07_LATE-1.JPG

Tape Echo

Tape Echo, 2013

Cairo is popularly known as one of the noisiest cities on the planet, mostly owing to traffic. Through the din of vehicles Cairenes carve out a space for themselves, sometimes using loudspeakers to cut through the sonic mass and achieve audibility within it. These multifarious amplified terrains produce a dense and manifold audio-urbanity.

With Tape Echo, Abu Hamdan proposes a series of methods and devices for documenting and intervening in this density, looking at how voices are distributed and hearing is damaged in the city’s sonic conditions. This project attempts to employ the technological artifacts of the city as a means to document, inhabit, and map its complex acoustic topography. Its main constituent is the cassette sermon, a hugely popular medium of audio consumption that nowadays has almost disappeared from Cairo’s streets; a once prolific and highly political medium of Islamic ethical circulation has given way to digital means of distribution. Secondhand and home-duplicated cassettes are nonetheless still available in shops and street stalls across the city.

Tape Echo seeks to revive this almost-extinct audio form. Rather than archiving the tapes or their contents, Abu Hamdan makes them a medium to document the contemporary sonic constitution of the city by over- dubbing them with recordings of the various loudspeaker jurisdictions. Since magnetic tape never deletes the magnetic particles it contains but merely realigns them, the original sermons remain at the base of all new recordings. In that sense, the tapes operate as non-blank canvases—a medium that is both part of the city’s acoustic history and a means to document its contemporary voice.

The Tape Echo project comprises two sound installations—Gardens of Death and The End of Every Illusionist—and a series of optical scans of a cassette surface titled A Conversation with an Unemployed. It was commissioned by Beirut, an art space in Cairo (2013).

The End of Every Illusionist, 2013

Tape-delay device, headphones. Dimensions variable

The End of Every Illusionist is a homemade version of a looping tape device that artificially produces spatial reverberation. By recording and playing back the same source in quick succession, the sound appears to be echoing in a much larger space than the one it was actually recorded in. Versions of this device were famously used on the voice of Elvis Presley, and later to create the typical sound of Jamaican dub music.

During the looping overdub process, the tape’s magnetic particles are constantly realigned on its surface and the cassette tape produces its own acoustic chamber. Much like a sonic counterpart of the microscopic images of a cassette in A Conversation with an Unemployed, this work proposes another means of amplified spatial practice and acoustic cartography in the battle to cut through Cairo’s dense sonic topography.

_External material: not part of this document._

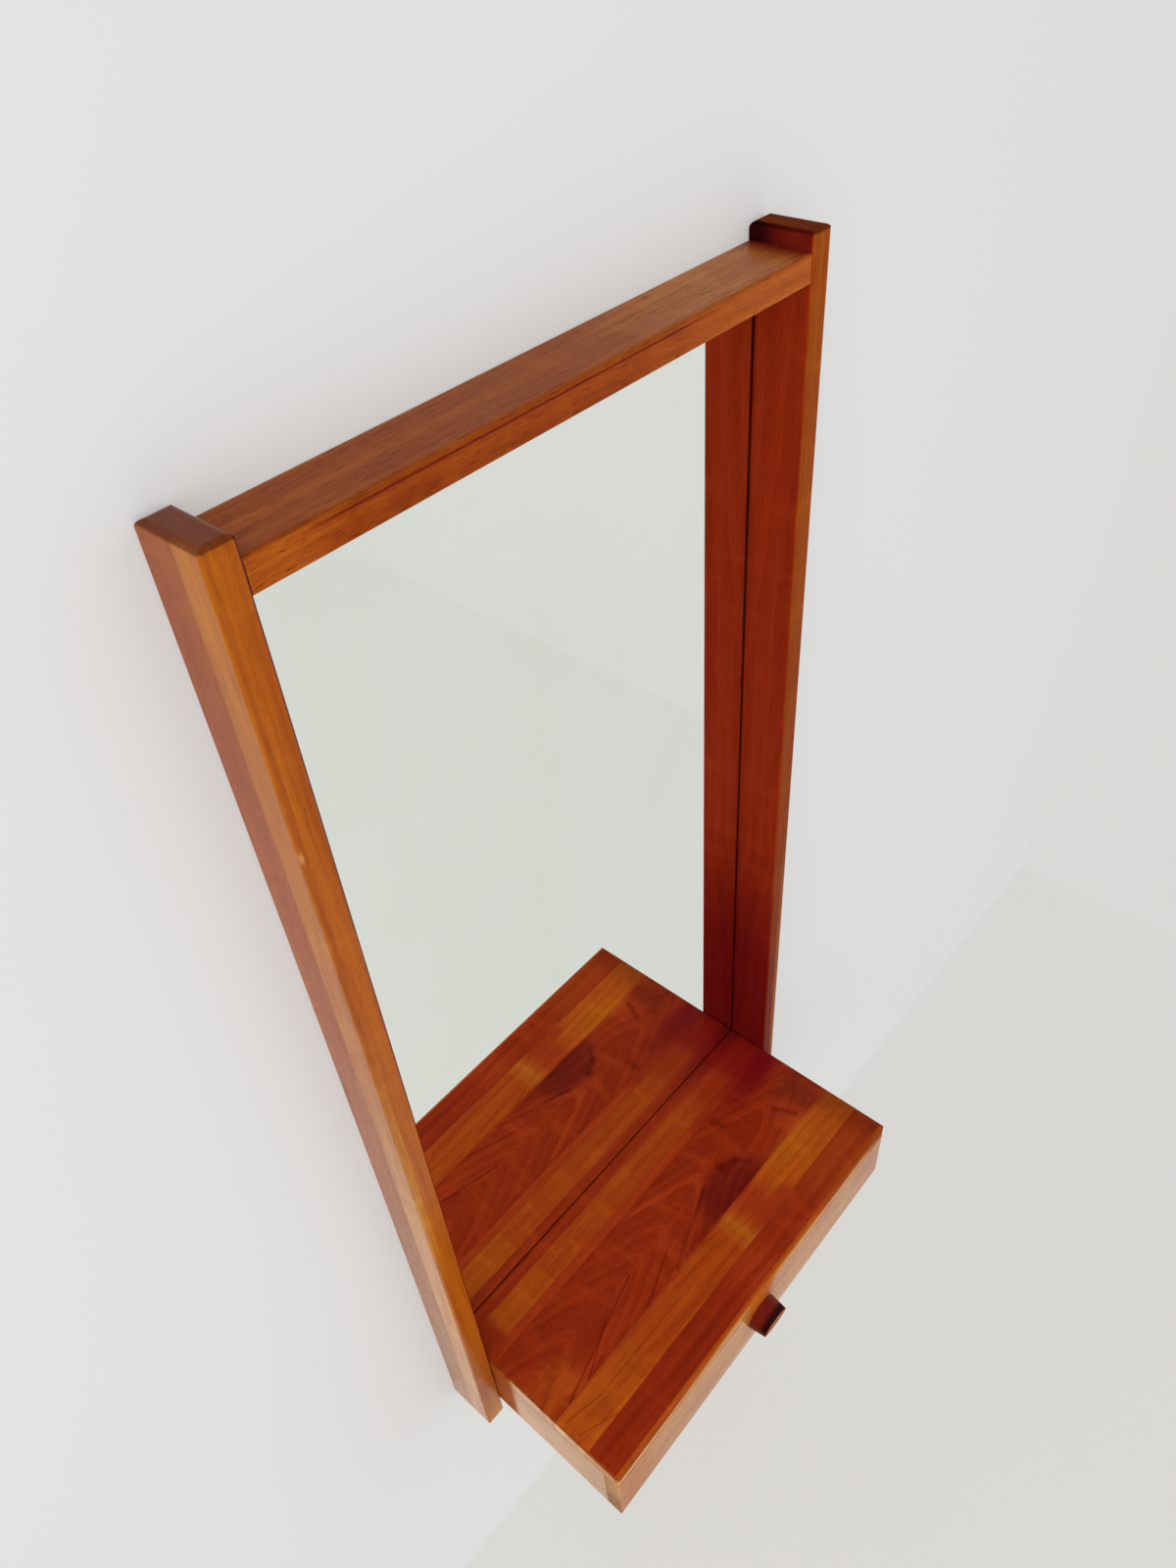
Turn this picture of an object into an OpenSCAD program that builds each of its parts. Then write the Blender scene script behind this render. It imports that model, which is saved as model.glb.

A Conversation with an Unemployed, 2013

Thirteen chromogenic prints in lightboxes, Dimensions variable

This image series successively magnifies the surface of a home-duplicated cassette sermon purchased at Cairo’s regular Friday market. The different microscopic scans render the tape’s topographic layers of magnetic particles into a visual cartography of its acoustic space. That space includes not only the newly recorded speech but also remnants of every other recording that existed on the tape before that. What becomes visible are the palimpsests of multiple spaces and the layered stratification produced by the various recordings made throughout the life of the cassette. Since many or all of these recordings most likely took place in Cairo, the scans geologically excavate a signature of the city’s audio culture.

Gardens of Death, 2013

Audio composition on cassette player (29 min.), loudspeakers with lighting feature

Dozens of open-topped party boats line both sides of the Nile, decked out with powerful loudspeaker systems that immerse the passengers on their own sonic islands while producing a cacophony that resonates across the river. The recording for this composition was made by steering a small motorboat along these floating loudspeaker jurisdictions and using a microphone to map the acoustic bleed. The Xenon-branded loudspeakers in the installation represent the typical types that roar on the boats and throughout the streets of Cairo; they almost seem singularly employed to power the sounds of the city.